Monday, March 4, 2019

The End of the Earth

Ushuaia, Argentina
This city is the second farthest south inhabited village on the planet Earth, it is called the end of the road as, Argentina Route 3, ends a little west of the city.  It was founded in 1884, except that when it was founded, 300 people already lived there as British missionaries had come 15 years earlier.  It is hard to know what is anti-British propaganda and what is real in Argentina.  The Argentines still claim the Malvinas are theirs despite the fact that they lost a war over them and almost all of the residents of the Falklands voted to stay British.  The Argentines claim the vote was rigged and have signs like this on busses, in the airport, on the roads, in the stores, and on the schools
We did not come down here the solve political issues, we came down here to bird and to connect with our trans-Atlantic expedition aboard the LeLyrial, a French ship making an expedition west.

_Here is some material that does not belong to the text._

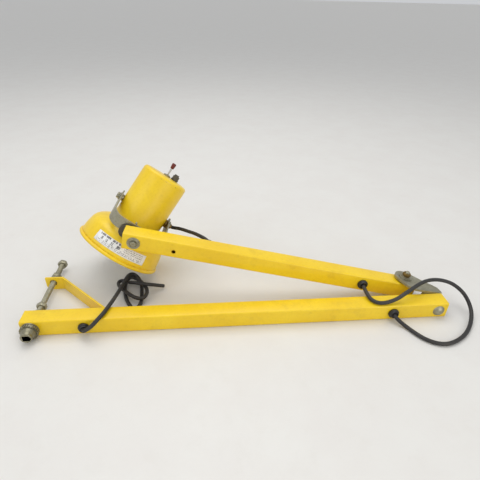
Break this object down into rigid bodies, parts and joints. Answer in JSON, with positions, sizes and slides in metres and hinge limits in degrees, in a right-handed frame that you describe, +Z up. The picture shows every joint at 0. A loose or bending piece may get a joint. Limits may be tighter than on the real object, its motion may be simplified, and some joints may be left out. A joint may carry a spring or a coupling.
{
  "type": "swing-arm dock light",
  "caption": "Two-strut folding swing-arm loading dock light with braced wall pin, elbow bracket, yoke-mounted shade lamp and cords, lying folded on its side.",
  "frame": {"origin": "on the wall pin's axis where it crosses the lower arm's centreline", "axes": "+X along the lower arm to the elbow, +Y along the wall pin towards its far end nut, +Z up from the surface it lies on"},
  "size_m": [0.9723, 0.4164, 0.2623],
  "materials": {
    "paint": "semi-gloss yellow enamel, worn and dusty",
    "zinc": "dull zinc-plated steel with rust spots",
    "dark_steel": "dull dark steel",
    "bright_steel": "plated",
    "brass": "tarnished",
    "black_plastic": "moulded",
    "cord_rubber": "dusty black jacket",
    "label": "printed film, scuffed",
    "socket_ceramic": "glazed",
    "bulb_glass": "frosted front",
    "red_cap": "dark red cap"
  },
  "bodies": {
    "lower_arm": {"lower_tube": "paint", "lower_end_plug": "black_plastic", "lower_hub_plug": "black_plastic", "brace_strap": "paint", "bushing_a": "black_plastic", "bushing_b": "black_plastic", "elbow_bolt": "zinc", "elbow_washer": "zinc", "elbow_nut": "zinc", "power_cord": "cord_rubber", "elbow_cord_lower": "cord_rubber"},
    "wall_pin": {"pivot_rod": "zinc", "hub_washer": "zinc", "serrated_ring": "zinc", "hub_cap": "zinc", "inner_nut": "zinc", "lock_nut": "zinc", "ear_washer": "zinc", "ear_nut": "zinc", "ear_lock_nut": "zinc", "end_nut": "zinc"},
    "elbow": {"elbow_bracket": "zinc"},
    "upper_arm": {"upper_tube": "paint", "upper_head_plug": "black_plastic", "upper_elbow_plug": "black_plastic", "bushing_c": "black_plastic", "bushing_d": "black_plastic", "tilt_bolt": "zinc", "tilt_spacer": "zinc", "tilt_washer": "zinc", "tilt_nut": "brass", "head_bolt": "zinc", "head_washer": "zinc", "wing_nut": "zinc", "elbow_cord_upper": "cord_rubber", "lamp_cord_arm": "cord_rubber"},
    "yoke": {"yoke_strap": "zinc", "swivel_plate": "dark_steel", "lamp_cord_yoke": "cord_rubber"},
    "lamp": {"shade": "paint", "housing": "paint", "housing_cap": "paint", "label": "label", "lamp_socket": "socket_ceramic", "bulb": "bulb_glass", "bulb_base": "brass", "tilt_screw": "zinc", "cord_gland": "brass", "gland_washer": "zinc", "gland_nut": "zinc", "switch_bushing": "zinc", "end_knob": "dark_steel"},
    "toggle": {"toggle_stalk": "bright_steel", "toggle_tip": "red_cap"}
  },
  "joints": [
    {"name": "wall_swing", "type": "hinge", "parent": "lower_arm", "child": "wall_pin", "pos_m": [0, 0, 0], "axis": [0, 1, 0], "range_deg": [-180, 180]},
    {"name": "elbow_raise", "type": "hinge", "parent": "lower_arm", "child": "elbow", "pos_m": [0.8691, 0, 0], "axis": [0, 1, 0], "range_deg": [0, 90]},
    {"name": "elbow_swing", "type": "hinge", "parent": "elbow", "child": "upper_arm", "pos_m": [0.81641, 0.06385, 0.00562], "axis": [0.2096, 0, 0.9778], "range_deg": [-100, 1]},
    {"name": "head_swivel", "type": "hinge", "parent": "upper_arm", "child": "yoke", "pos_m": [0.2094, 0.11949, 0.13575], "axis": [0.0575, 0.9983, -0.0123], "range_deg": [-18, 18]},
    {"name": "lamp_tilt", "type": "hinge", "parent": "yoke", "child": "lamp", "pos_m": [0.21327, 0.22746, 0.13614], "axis": [-0.8042, 0.0536, 0.5919], "range_deg": [-30, 0.5]},
    {"name": "switch_flip", "type": "hinge", "parent": "lamp", "child": "toggle", "pos_m": [0.27131, 0.26023, 0.21203], "axis": [-0.8042, 0.0536, 0.5919], "range_deg": [-14, 14]}
  ]
}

It had rained in this southern terminus of America for something like 50 days.  It was 48 degrees as it was always 48 degrees here in the summer, before winter comes in a month or so and they get three feet of snow.  For us, the weather cleared and it made for great birding.  We spent 48 hours searching the few miles of roads and hiking the trails in the park here which at the few vistas was ran over with buses of day trip tourists from cruise ships.  We met lots of European youth on Patagonia hikes and camping trips but on the trails we found not a single human.  This was great as it didn't take us very long to find one of the most sought after birds in the Americas...the Magellanic woodpecker.  In fact, we saw three.

An impressive bird and the single thump of the male on a tree was the loudest thing i'd ever heard.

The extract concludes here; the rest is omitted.